*SUPPLIED RECORDS*:
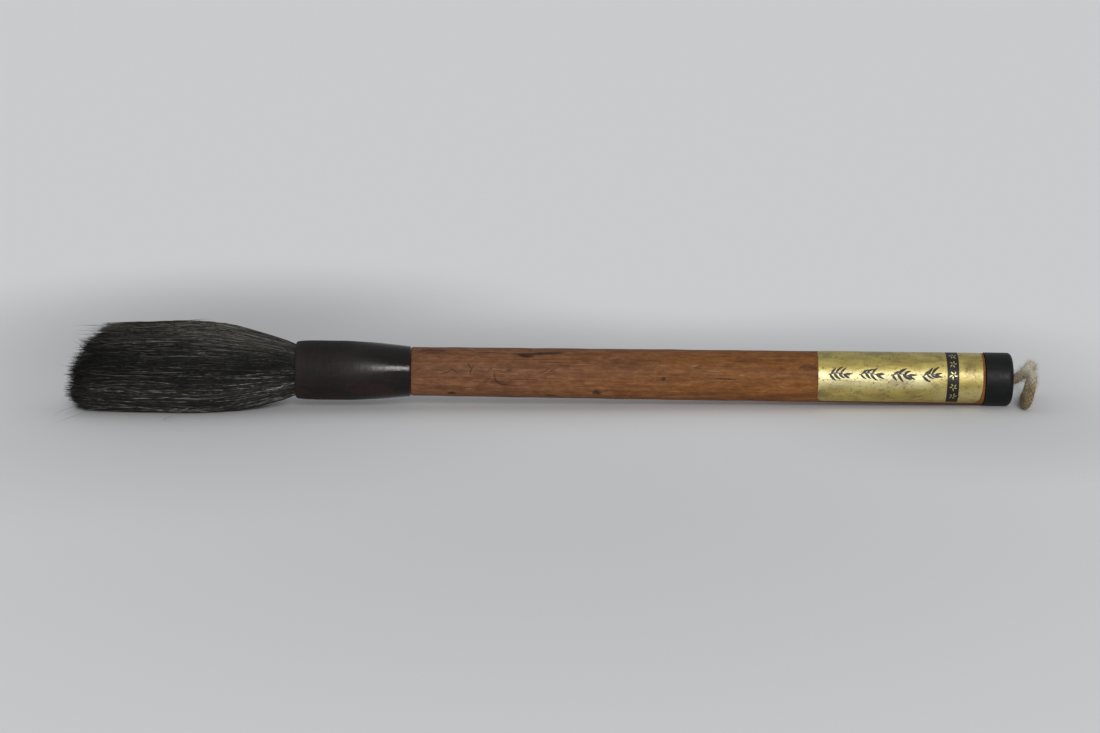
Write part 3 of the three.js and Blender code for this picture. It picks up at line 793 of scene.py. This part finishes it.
def cord_fuzz(line, count):
    """Loose cotton fibres that stand off the cord."""
    random = np.random.default_rng(SEED + 7)
    first, second = frames_along(line)
    # More of them where the loop is worn, over its crown.
    high = np.flatnonzero(line[:, 2] > -0.4)
    worn = random.random(count) < 0.75
    at = np.where(worn, random.choice(high, count), random.integers(12, len(line) - 12, count))
    around = random.uniform(0, 2 * math.pi, count)[:, None]
    out = first[at] * np.cos(around) + second[at] * np.sin(around)
    tangent = unit(np.gradient(line, axis=0))[at]
    lean = unit(tangent * random.normal(0, 0.8, (count, 1)) + random.normal(0, 0.6, (count, 3)))
    length = random.uniform(0.7, 1.7, (count, 1)) * np.where(worn, 1.6, 1)[:, None]
    t = np.linspace(0, 1, 6)[None, :, None]
    start = line[at] + out * 1.35
    lines = start[:, None] + out[:, None] * length[:, None] * 0.42 * t
    lines = lines + lean[:, None] * length[:, None] * 0.8 * t**1.5
    lines += random.normal(0, 0.05, lines.shape) * t
    width = 0.036 * (1 - 0.6 * t[..., 0])
    side = np.broadcast_to(np.cross(out, tangent)[:, None], lines.shape)
    return tubes(over_table(lines, 0.05), width, width, side, 3)


def add_cord(cotton, loose_cotton):
    INTO_HOLE = 2.4
    FIBRES = 3800
    line = cord_line()
    mesh, valley = braid(lengthened(line, INTO_HOLE))
    cord = add_mesh("hanging_cord", *mesh, cotton, {"valley": valley})
    fuzz = add_mesh("cord_fuzz", *cord_fuzz(line, FIBRES), loose_cotton)
    for piece in (cord, fuzz):
        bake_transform(piece)
    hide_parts("cord_loop")


def add_knot(cotton):
    """The knot inside the handle, with the two strands that run from it to the end cap's face."""
    middle = CAP_FRONT - SPIGOT_LENGTH - GAP - 4.5
    t = np.linspace(0, 2 * math.pi, 160)
    reach = (2 + np.cos(3 * t)) * 1.15
    loop = np.stack([middle + 2.5 * np.sin(3 * t), reach * np.cos(2 * t), reach * np.sin(2 * t)], 1)
    strands = [
        spaced(np.array([(middle, side, 0), (CAP_REAR - 2.6, side, 0)], float), 0.3)
        for side in (-STRAND_OFFSET, STRAND_OFFSET)
    ]
    meshes, valleys = zip(*(braid(each) for each in [spaced(loop, 0.35), *strands]))
    knot = add_mesh("cord_knot_braid", *join(*meshes), cotton, {"valley": np.concatenate(valleys)})
    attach(knot, "brush")
    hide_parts("cord_knot")


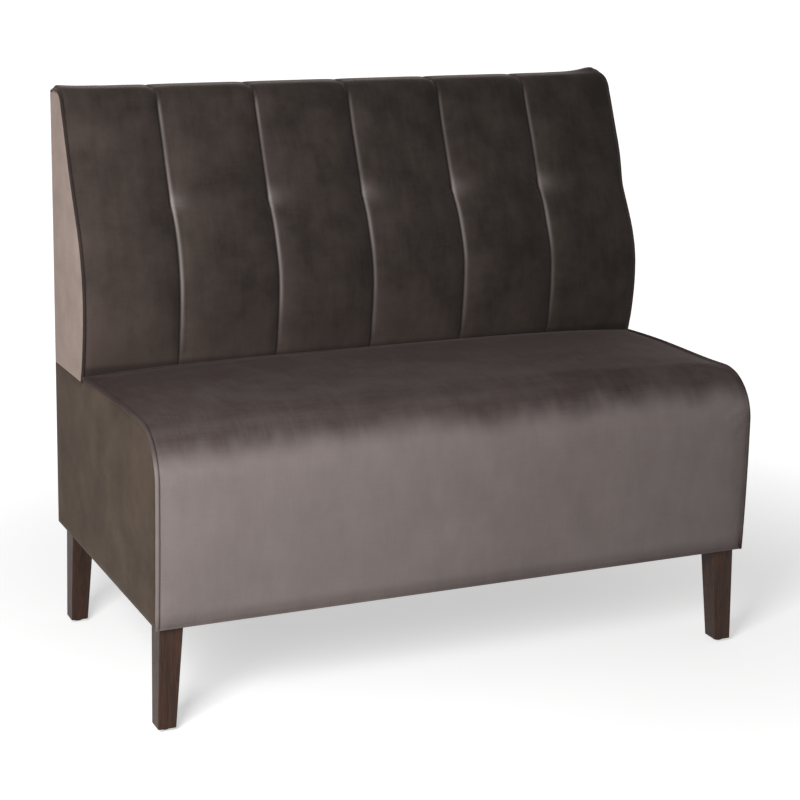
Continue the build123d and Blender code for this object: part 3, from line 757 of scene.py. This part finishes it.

*THE EXERCISE*: Write out all the entries exactly.

*FINAL RESULT*:
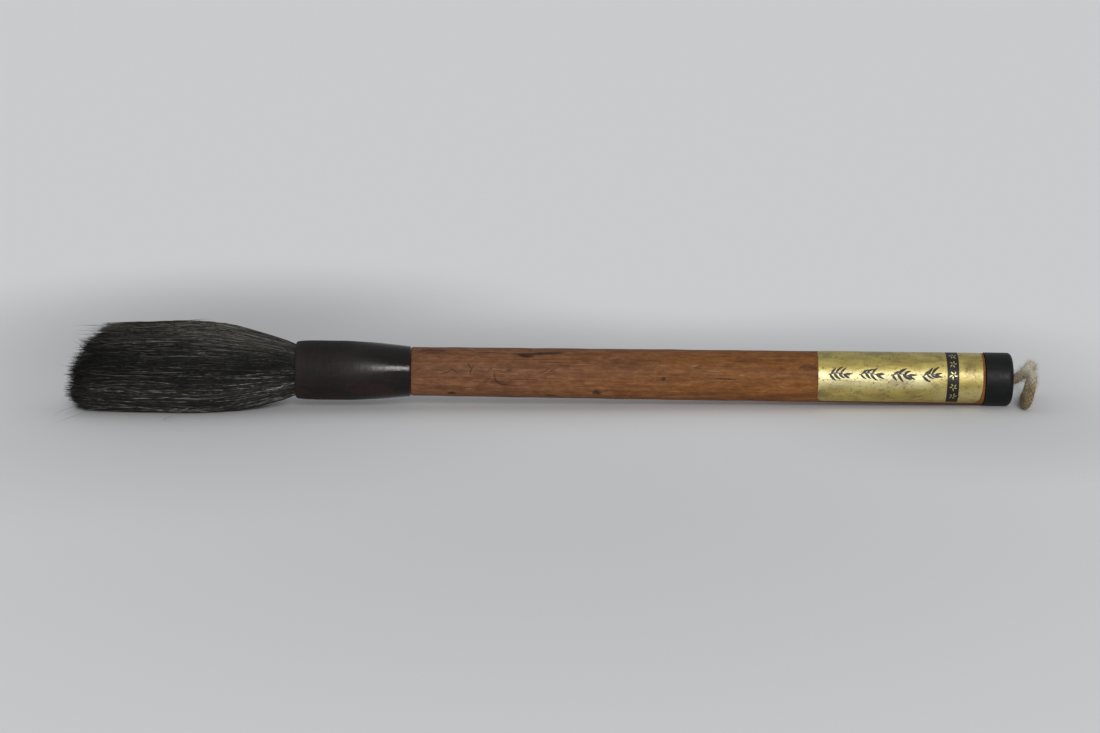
Write part 3 of the three.js and Blender code for this picture. It picks up at line 793 of scene.py. This part finishes it.
def cord_fuzz(line, count):
    """Loose cotton fibres that stand off the cord."""
    random = np.random.default_rng(SEED + 7)
    first, second = frames_along(line)
    # More of them where the loop is worn, over its crown.
    high = np.flatnonzero(line[:, 2] > -0.4)
    worn = random.random(count) < 0.75
    at = np.where(worn, random.choice(high, count), random.integers(12, len(line) - 12, count))
    around = random.uniform(0, 2 * math.pi, count)[:, None]
    out = first[at] * np.cos(around) + second[at] * np.sin(around)
    tangent = unit(np.gradient(line, axis=0))[at]
    lean = unit(tangent * random.normal(0, 0.8, (count, 1)) + random.normal(0, 0.6, (count, 3)))
    length = random.uniform(0.7, 1.7, (count, 1)) * np.where(worn, 1.6, 1)[:, None]
    t = np.linspace(0, 1, 6)[None, :, None]
    start = line[at] + out * 1.35
    lines = start[:, None] + out[:, None] * length[:, None] * 0.42 * t
    lines = lines + lean[:, None] * length[:, None] * 0.8 * t**1.5
    lines += random.normal(0, 0.05, lines.shape) * t
    width = 0.036 * (1 - 0.6 * t[..., 0])
    side = np.broadcast_to(np.cross(out, tangent)[:, None], lines.shape)
    return tubes(over_table(lines, 0.05), width, width, side, 3)


def add_cord(cotton, loose_cotton):
    INTO_HOLE = 2.4
    FIBRES = 3800
    line = cord_line()
    mesh, valley = braid(lengthened(line, INTO_HOLE))
    cord = add_mesh("hanging_cord", *mesh, cotton, {"valley": valley})
    fuzz = add_mesh("cord_fuzz", *cord_fuzz(line, FIBRES), loose_cotton)
    for piece in (cord, fuzz):
        bake_transform(piece)
    hide_parts("cord_loop")


def add_knot(cotton):
    """The knot inside the handle, with the two strands that run from it to the end cap's face."""
    middle = CAP_FRONT - SPIGOT_LENGTH - GAP - 4.5
    t = np.linspace(0, 2 * math.pi, 160)
    reach = (2 + np.cos(3 * t)) * 1.15
    loop = np.stack([middle + 2.5 * np.sin(3 * t), reach * np.cos(2 * t), reach * np.sin(2 * t)], 1)
    strands = [
        spaced(np.array([(middle, side, 0), (CAP_REAR - 2.6, side, 0)], float), 0.3)
        for side in (-STRAND_OFFSET, STRAND_OFFSET)
    ]
    meshes, valleys = zip(*(braid(each) for each in [spaced(loop, 0.35), *strands]))
    knot = add_mesh("cord_knot_braid", *join(*meshes), cotton, {"valley": np.concatenate(valleys)})
    attach(knot, "brush")
    hide_parts("cord_knot")


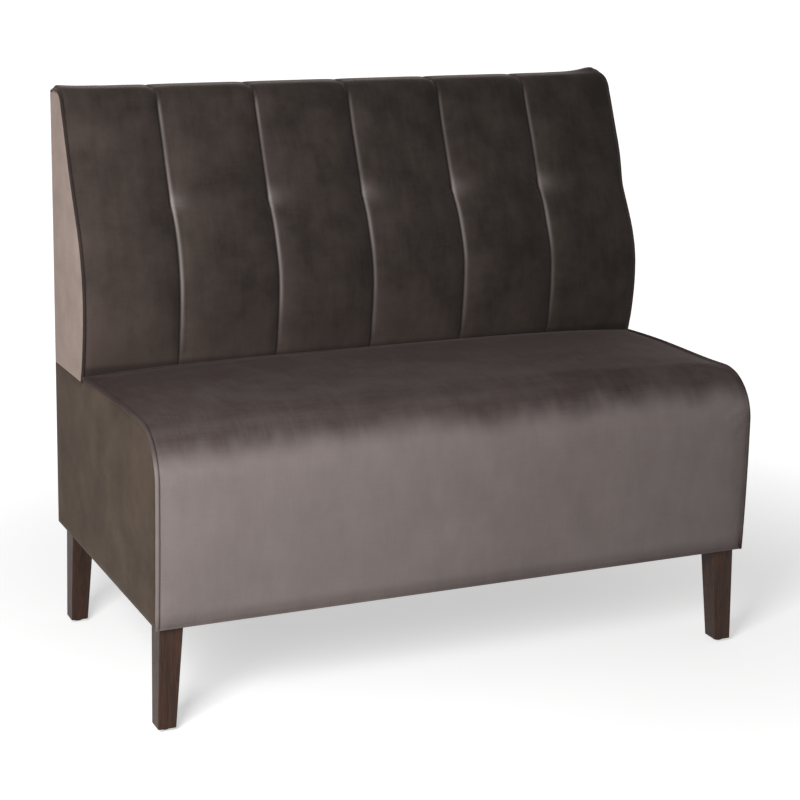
Continue the build123d and Blender code for this object: part 3, from line 757 of scene.py. This part finishes it.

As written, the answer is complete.